[LLVMdev] Dependence Analysis [was: Flow-Sensitive AA]
David Greene
dag at cray.com
Wed Sep 3 13:06:46 PDT 2008
On Wednesday 03 September 2008 12:39, Matthieu Delahaye wrote:
=
> API: This is the matter of providing the possibilities to ask useful
> questions, and providing useful answers. [in the pow of the passes that
> are using the analysis].
>
> The "textbook" version would be: give me the memory dependency(ies)
> between these two instructions. With the possibility to select the
> "dialect" of the answer:
> - There is a dependency, there is not, or maybe
> - Direction vectors
> - Distance vectors
> ...
>
> For many of us, including myself, this is all I would need. But if I
Right.
> would be working on vectorization, another question like "Tell me
> whether there is no distance vector with a distance on the last level
> less than 4" is more meaningful. And:
So why not have the caller examine the distance vectors? We don't need
an additional API to ask this question. The analysis should just do the
analysis, it doesn't need to know every possible use of the results.
> - this can be proved far faster than generating the whole dependencies
> (I have seen 50x speedup figures, but this is implementation dependent)
Just to clarify, are you saying answering the "any distance < 4" question can
be faster than generating all the distance vectors? Ok, yeah, I can believe
that, so we probably do want an API for that. So ignore my previous
paragraph. :)
> - could be proved even in some cases where the Omega test cannot.
Ok, I can believe that too.
> So two questions: Is there any other kind of queries? Are they actually
> useful?
If we need more queries later we can always add them.
The way I would approach this is to implement the basic API (yes/no/maybe
and distance/direction vectors) and let clients use that information to derive
their own answers. After some experience with that we'll have a better sense
of what other APIs might be useful. Then we can start adding things like the
"distance < N" query.
> Now for the "useful" answers: We have to admit that the proportion of
> loops whose upper bounds are known constant values at compile-time is
> decreasing rapidly...
Depends what you mean by "known" and "at compile time." It's not uncommon
to generate conditional code where there are runtime checks for loop bounds
and a selection among code generated with different parallelization
strategies. So strictly speaking the loop bounds are not statically known but
the compiler makes them known to itself for special cases by inserting runtime
tests.
The compiler can also use symbol information to infer minimum and maximum
bounds. For example, it's reasonable to assume a loop won't iterate beyond
the bounds of the arrays used in the loop, so if you have symbol information
you can figure more things out than what you'd get from simply examining the
code. Range analysis can also play a role here.

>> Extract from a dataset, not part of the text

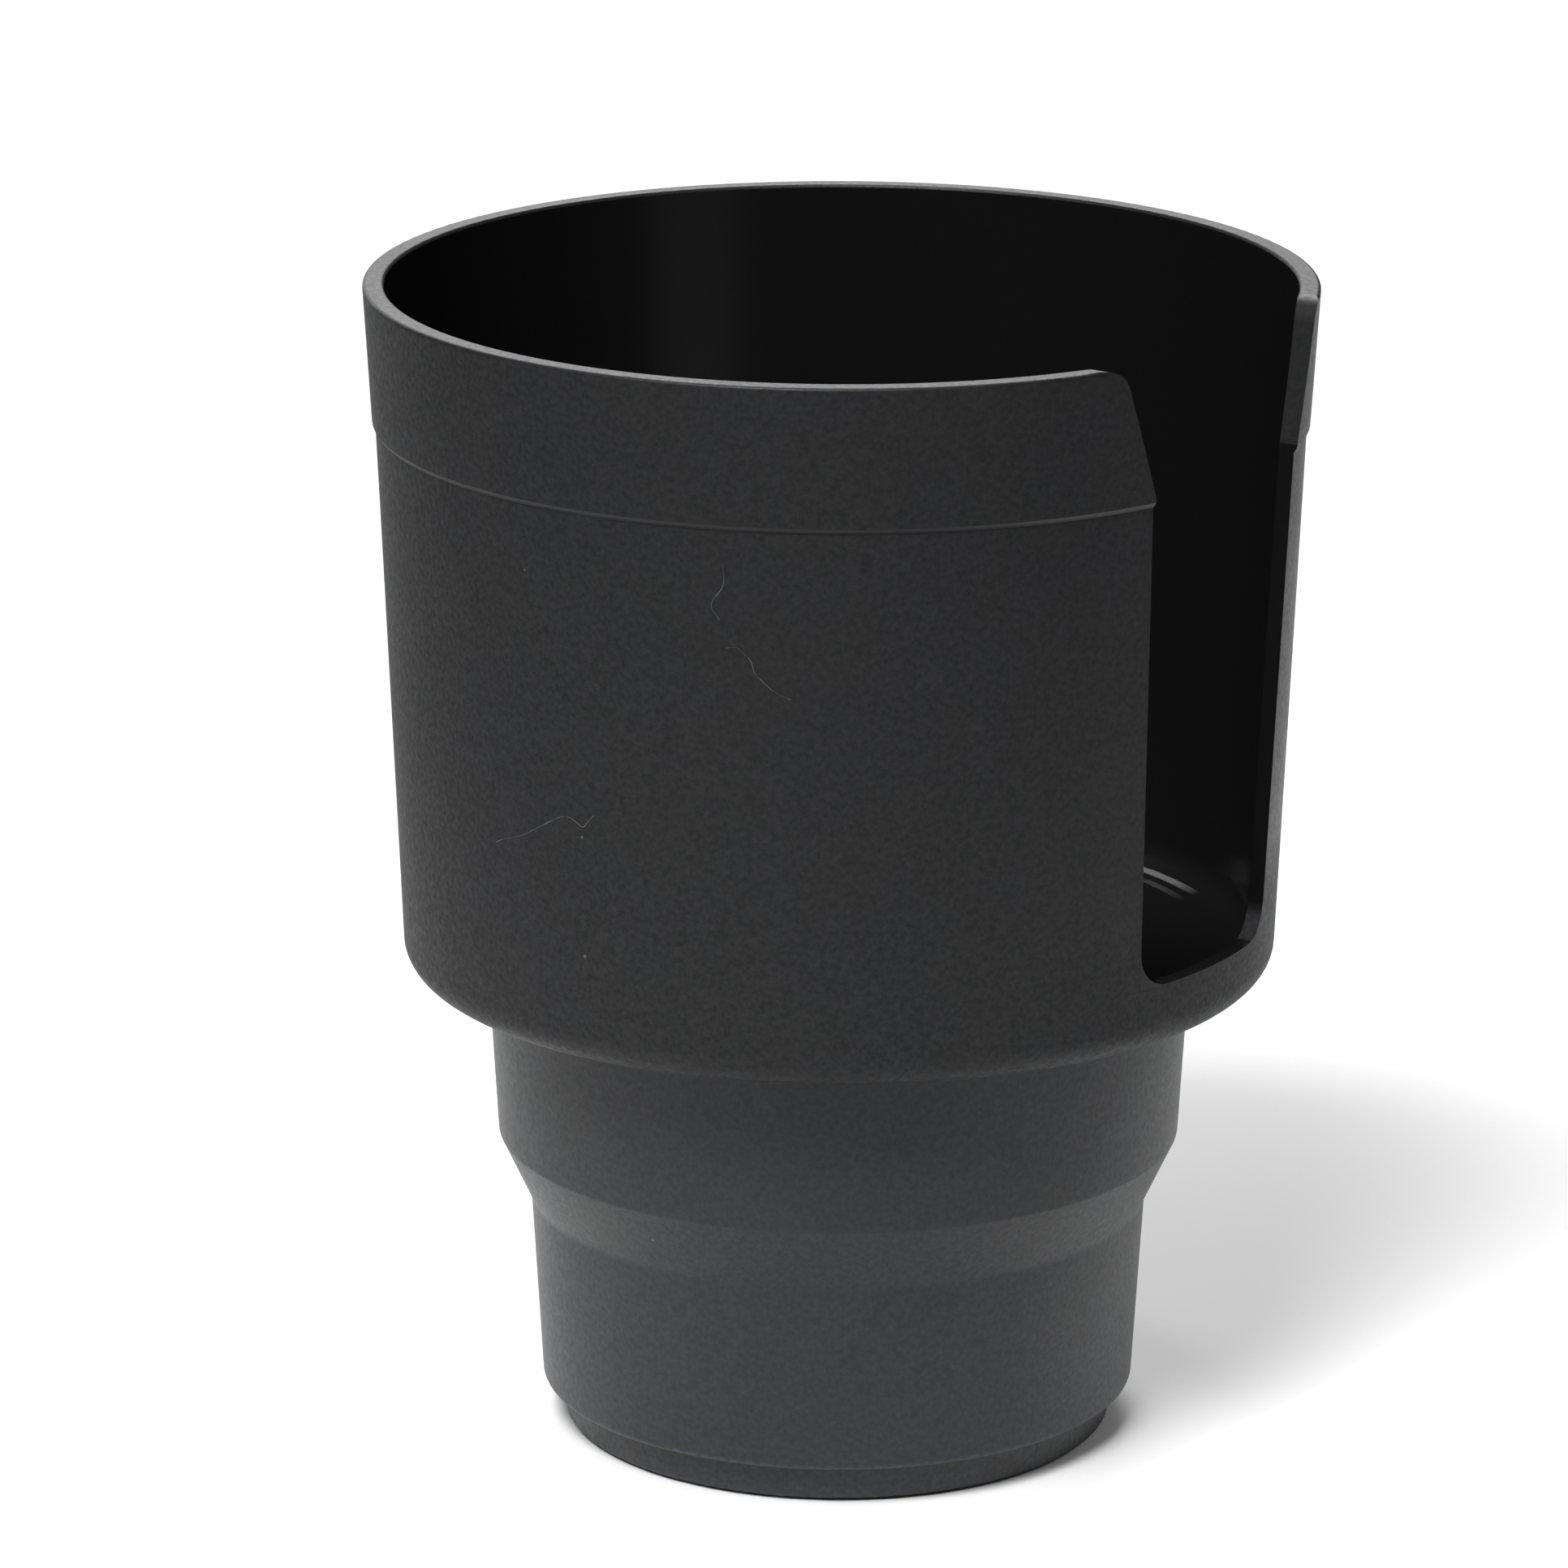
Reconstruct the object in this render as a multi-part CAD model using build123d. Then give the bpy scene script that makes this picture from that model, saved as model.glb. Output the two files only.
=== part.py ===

> Some analysis handle that well at the cost of potentially generating
> different results predicated by conditions on these symbolic values.
You read my mind. :) Though what do you mean by "different results" here?
Different code? I hope you don't mean "different answers." :)
> The expression of these predicates might not be trivial.
Funny story, I've seen literally PAGES of scalar code that attempts to figure
out whether vectorization applies at runtime and then selects the vector code
if it does. Usually vectorization applies and the vector code is so fast it
more than makes up for the additional computation involved in the checks.
> This is what I had in mind when I talked above the difficulty of having
> a good API that do not change every time a new analysis is added. I
> doubt this API could be defined without the review of analysis users and
> writers.
But ultimately these "tricks" such as runtime decision-making are not under
the purvue of the memory dependence analysis. In these cases the compiler is
"forcing" an answer it wants by create code paths where it knows certain
properties. There's no analysis necessary because the compiler created those
paths in the first place with very specific goals in mind. I think the
interface you've outlined above is sufficient for now. We'll gain experience
and add to it later if necessary.
> Now about the chaining: it is a matter of precision. We want either the
> exact result or, when it is not possible, we might want the most precise
> conservative answer [when we want to know more than yes/no/maybe].
Right.
> The solution, as you describe it, is ok as long as one can provide an
> exact result. However, when no test can:
> - You may have obtained an exact result by making them work together
> rather than independently.
Possibly, though I don't have a good picture of what "work together" looks
like. When I think about alias analysis, for example, I think of cheaper
analyses chaining to more expensive ones. The more expensive ones subsume the
functionality of the cheaper ones. This property may not always hold for
memory dependence analysis. But in those cases, is it really possible to
combine results and come up with something more precise? I don't know.
Again, I think it's reasonable to start with a model based on how alias
analysis works and then enhance the model if we find cases where this kind of
interaction is beneficial.
The key is not to make the perfect the enemy of the good. Get something going
now. We can always make it better later.
> - What conservative answer to provide when each test failed, but
> different conservative answers are provided from more than two tests?
I would think most of the time it would be pretty clear (you want to take the
greatest distance, for example). For those cases where it's not clear, just
pick one for now. We'll gain experience and tune it later.